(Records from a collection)
########

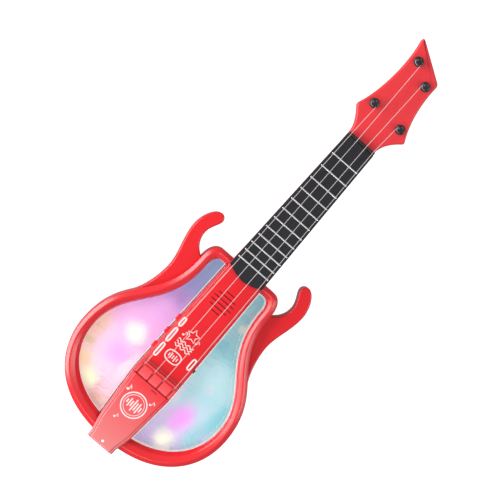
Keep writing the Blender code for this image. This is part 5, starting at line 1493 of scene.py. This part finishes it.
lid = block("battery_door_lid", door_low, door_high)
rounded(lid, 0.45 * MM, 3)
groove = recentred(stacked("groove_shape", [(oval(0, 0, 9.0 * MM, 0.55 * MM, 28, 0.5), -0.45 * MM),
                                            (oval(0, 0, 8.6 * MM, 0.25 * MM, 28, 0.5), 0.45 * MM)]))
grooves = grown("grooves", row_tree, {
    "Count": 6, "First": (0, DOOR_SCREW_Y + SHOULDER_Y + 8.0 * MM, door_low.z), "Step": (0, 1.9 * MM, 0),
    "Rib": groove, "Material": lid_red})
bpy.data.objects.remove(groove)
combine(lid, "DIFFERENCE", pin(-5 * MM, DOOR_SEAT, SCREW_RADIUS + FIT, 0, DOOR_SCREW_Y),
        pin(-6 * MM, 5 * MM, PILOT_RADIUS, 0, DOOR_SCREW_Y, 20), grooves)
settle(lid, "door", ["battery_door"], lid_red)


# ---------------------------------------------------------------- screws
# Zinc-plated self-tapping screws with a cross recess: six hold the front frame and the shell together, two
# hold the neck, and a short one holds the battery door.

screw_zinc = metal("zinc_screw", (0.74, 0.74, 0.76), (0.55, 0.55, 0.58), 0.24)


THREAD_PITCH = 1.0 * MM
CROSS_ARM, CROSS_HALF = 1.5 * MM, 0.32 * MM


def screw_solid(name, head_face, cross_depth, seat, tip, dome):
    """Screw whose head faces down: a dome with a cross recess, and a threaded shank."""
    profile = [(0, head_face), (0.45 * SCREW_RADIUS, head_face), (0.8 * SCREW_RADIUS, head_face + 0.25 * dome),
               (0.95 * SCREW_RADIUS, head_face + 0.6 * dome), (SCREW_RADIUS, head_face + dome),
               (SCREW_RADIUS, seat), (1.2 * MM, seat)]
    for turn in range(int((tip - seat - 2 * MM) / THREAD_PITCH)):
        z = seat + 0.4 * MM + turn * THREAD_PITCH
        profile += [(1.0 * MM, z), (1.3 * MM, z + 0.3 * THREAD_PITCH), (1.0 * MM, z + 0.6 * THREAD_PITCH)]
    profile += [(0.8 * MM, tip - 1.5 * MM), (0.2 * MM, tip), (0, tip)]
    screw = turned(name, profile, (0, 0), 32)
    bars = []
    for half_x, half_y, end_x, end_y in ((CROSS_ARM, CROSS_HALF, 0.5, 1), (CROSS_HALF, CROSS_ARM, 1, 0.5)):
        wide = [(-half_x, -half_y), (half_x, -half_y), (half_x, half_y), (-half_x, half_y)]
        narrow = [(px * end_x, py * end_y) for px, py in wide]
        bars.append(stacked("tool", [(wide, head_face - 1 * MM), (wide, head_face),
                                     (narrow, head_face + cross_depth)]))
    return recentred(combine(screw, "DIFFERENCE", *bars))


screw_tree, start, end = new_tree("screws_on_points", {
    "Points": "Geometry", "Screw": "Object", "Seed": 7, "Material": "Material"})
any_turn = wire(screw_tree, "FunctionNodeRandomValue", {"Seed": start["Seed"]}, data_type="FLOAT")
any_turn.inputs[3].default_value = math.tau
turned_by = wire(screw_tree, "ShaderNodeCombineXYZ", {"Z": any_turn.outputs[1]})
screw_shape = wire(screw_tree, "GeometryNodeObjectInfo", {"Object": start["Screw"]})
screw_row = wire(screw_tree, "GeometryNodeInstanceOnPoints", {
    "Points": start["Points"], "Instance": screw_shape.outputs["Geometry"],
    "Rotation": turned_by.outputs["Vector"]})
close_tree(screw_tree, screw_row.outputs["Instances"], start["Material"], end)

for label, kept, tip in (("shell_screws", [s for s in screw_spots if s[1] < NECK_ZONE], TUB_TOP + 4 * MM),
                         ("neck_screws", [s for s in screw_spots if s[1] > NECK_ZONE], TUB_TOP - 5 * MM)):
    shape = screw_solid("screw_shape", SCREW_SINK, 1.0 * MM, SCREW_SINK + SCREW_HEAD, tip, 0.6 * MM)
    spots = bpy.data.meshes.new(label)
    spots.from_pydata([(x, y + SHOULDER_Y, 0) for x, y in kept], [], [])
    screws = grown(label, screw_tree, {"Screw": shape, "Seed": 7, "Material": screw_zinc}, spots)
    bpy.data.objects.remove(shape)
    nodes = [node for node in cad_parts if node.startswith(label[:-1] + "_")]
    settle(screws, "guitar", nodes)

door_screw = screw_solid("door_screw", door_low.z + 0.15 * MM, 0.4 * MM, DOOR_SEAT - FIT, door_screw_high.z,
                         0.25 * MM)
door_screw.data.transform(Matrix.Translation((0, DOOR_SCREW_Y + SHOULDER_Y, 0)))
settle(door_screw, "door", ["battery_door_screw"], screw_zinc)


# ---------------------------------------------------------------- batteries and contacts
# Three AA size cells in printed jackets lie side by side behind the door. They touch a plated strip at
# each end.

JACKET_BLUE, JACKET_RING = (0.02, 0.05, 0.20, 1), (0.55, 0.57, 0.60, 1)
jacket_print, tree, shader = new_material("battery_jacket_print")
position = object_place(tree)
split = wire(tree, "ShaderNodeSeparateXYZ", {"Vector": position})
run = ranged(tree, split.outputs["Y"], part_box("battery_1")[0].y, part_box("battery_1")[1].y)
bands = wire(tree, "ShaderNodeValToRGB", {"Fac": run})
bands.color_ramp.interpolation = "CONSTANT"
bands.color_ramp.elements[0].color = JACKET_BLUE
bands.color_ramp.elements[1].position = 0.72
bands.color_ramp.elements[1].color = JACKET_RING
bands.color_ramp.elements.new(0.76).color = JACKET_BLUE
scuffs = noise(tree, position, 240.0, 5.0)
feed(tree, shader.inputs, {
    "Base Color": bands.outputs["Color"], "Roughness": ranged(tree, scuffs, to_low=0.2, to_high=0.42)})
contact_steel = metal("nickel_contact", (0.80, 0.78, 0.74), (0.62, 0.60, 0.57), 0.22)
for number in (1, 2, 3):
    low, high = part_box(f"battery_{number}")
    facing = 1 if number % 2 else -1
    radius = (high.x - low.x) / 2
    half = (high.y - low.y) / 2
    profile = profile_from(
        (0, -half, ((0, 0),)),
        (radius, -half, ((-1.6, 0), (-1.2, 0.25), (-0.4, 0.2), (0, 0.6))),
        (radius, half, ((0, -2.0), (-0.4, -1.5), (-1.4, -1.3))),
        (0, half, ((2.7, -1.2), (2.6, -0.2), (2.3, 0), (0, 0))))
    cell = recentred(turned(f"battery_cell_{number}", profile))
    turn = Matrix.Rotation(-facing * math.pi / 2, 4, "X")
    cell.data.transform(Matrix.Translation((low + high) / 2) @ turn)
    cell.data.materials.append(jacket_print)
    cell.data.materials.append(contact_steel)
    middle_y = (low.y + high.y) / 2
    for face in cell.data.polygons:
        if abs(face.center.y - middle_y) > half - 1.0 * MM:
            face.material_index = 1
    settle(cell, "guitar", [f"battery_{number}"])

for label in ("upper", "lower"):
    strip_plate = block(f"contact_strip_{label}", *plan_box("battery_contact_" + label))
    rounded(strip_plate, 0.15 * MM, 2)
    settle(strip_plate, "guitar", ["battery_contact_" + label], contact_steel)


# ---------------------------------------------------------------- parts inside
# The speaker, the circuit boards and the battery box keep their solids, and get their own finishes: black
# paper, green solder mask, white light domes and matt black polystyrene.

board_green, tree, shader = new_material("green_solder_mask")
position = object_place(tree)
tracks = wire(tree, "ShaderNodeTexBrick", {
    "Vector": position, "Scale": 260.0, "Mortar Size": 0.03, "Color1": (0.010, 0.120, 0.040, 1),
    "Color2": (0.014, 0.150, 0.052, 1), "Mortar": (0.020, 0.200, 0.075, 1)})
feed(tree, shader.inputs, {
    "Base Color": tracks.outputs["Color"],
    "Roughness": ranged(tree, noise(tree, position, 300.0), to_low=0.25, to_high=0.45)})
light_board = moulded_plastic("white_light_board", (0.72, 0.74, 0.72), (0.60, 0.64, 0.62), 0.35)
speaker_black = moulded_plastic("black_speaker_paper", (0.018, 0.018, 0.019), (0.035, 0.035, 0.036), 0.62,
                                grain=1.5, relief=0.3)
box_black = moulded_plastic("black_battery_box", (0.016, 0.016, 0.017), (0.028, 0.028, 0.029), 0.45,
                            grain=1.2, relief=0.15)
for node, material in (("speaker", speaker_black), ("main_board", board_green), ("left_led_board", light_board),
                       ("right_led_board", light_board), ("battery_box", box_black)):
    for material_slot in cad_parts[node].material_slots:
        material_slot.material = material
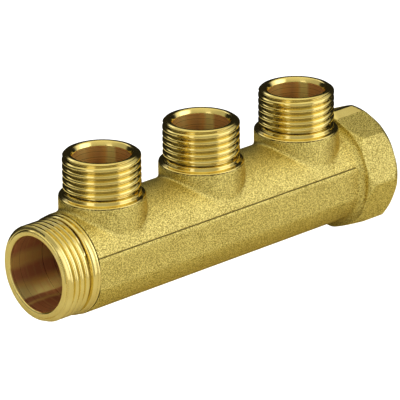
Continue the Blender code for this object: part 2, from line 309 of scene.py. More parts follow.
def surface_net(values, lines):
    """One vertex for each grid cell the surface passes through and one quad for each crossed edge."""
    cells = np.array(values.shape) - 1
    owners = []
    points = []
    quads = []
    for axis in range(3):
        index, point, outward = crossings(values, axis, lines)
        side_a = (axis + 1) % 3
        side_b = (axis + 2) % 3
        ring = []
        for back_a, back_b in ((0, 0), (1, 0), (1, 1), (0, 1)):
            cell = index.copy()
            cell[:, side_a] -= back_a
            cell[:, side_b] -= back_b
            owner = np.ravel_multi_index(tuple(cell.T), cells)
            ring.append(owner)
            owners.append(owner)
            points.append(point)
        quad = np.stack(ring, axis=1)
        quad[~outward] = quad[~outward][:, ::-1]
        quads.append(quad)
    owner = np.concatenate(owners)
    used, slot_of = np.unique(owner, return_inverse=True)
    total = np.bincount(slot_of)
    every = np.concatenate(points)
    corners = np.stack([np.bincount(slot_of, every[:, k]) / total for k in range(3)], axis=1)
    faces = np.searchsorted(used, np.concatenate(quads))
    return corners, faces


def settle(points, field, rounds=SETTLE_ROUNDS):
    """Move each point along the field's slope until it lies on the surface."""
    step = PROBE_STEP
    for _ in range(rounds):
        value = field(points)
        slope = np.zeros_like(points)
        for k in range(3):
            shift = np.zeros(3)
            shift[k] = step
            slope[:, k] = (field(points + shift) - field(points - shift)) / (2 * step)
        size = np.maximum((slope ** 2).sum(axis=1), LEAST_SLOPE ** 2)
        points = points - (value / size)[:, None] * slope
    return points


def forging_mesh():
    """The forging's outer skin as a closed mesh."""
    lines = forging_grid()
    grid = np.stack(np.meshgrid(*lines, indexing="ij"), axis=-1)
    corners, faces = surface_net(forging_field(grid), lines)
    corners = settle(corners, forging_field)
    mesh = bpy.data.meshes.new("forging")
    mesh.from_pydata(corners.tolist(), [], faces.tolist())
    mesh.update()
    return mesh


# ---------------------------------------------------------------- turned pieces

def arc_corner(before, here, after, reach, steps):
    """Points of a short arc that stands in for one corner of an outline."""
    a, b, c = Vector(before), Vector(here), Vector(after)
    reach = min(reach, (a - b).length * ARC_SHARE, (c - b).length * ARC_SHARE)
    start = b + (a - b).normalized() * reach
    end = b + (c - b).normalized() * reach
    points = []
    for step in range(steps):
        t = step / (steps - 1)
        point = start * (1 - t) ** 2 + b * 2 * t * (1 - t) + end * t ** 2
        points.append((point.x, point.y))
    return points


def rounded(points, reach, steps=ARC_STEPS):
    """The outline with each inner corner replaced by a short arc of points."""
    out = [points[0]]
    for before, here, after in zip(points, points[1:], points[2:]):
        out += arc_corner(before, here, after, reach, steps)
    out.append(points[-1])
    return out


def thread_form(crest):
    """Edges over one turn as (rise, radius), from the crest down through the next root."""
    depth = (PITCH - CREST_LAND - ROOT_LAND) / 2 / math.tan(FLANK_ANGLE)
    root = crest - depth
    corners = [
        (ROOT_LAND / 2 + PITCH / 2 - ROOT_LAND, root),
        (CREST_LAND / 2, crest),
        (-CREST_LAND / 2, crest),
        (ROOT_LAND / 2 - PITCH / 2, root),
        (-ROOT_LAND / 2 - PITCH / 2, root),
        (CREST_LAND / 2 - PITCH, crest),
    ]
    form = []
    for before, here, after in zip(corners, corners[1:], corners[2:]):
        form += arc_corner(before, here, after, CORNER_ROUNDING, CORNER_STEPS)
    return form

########

_PROBLEM DETAILS_
Include the first line, the line containing "CROSS_ARM, CROSS_HALF = 1.5 * MM, 0.32 * MM", and every line between them, copied exactly from the material above; output no other line.

_ANSWER TO THIS PROBLEM_
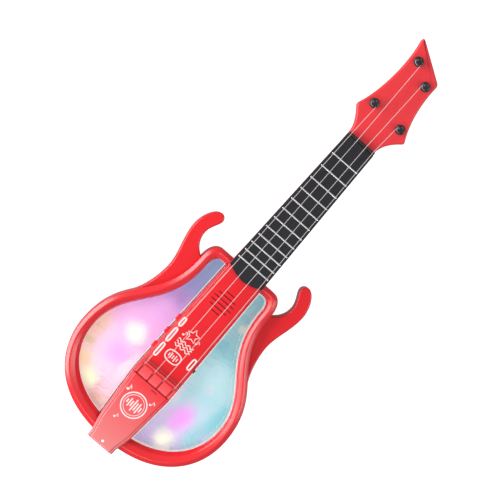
Keep writing the Blender code for this image. This is part 5, starting at line 1493 of scene.py. This part finishes it.
lid = block("battery_door_lid", door_low, door_high)
rounded(lid, 0.45 * MM, 3)
groove = recentred(stacked("groove_shape", [(oval(0, 0, 9.0 * MM, 0.55 * MM, 28, 0.5), -0.45 * MM),
                                            (oval(0, 0, 8.6 * MM, 0.25 * MM, 28, 0.5), 0.45 * MM)]))
grooves = grown("grooves", row_tree, {
    "Count": 6, "First": (0, DOOR_SCREW_Y + SHOULDER_Y + 8.0 * MM, door_low.z), "Step": (0, 1.9 * MM, 0),
    "Rib": groove, "Material": lid_red})
bpy.data.objects.remove(groove)
combine(lid, "DIFFERENCE", pin(-5 * MM, DOOR_SEAT, SCREW_RADIUS + FIT, 0, DOOR_SCREW_Y),
        pin(-6 * MM, 5 * MM, PILOT_RADIUS, 0, DOOR_SCREW_Y, 20), grooves)
settle(lid, "door", ["battery_door"], lid_red)


# ---------------------------------------------------------------- screws
# Zinc-plated self-tapping screws with a cross recess: six hold the front frame and the shell together, two
# hold the neck, and a short one holds the battery door.

screw_zinc = metal("zinc_screw", (0.74, 0.74, 0.76), (0.55, 0.55, 0.58), 0.24)


THREAD_PITCH = 1.0 * MM
CROSS_ARM, CROSS_HALF = 1.5 * MM, 0.32 * MM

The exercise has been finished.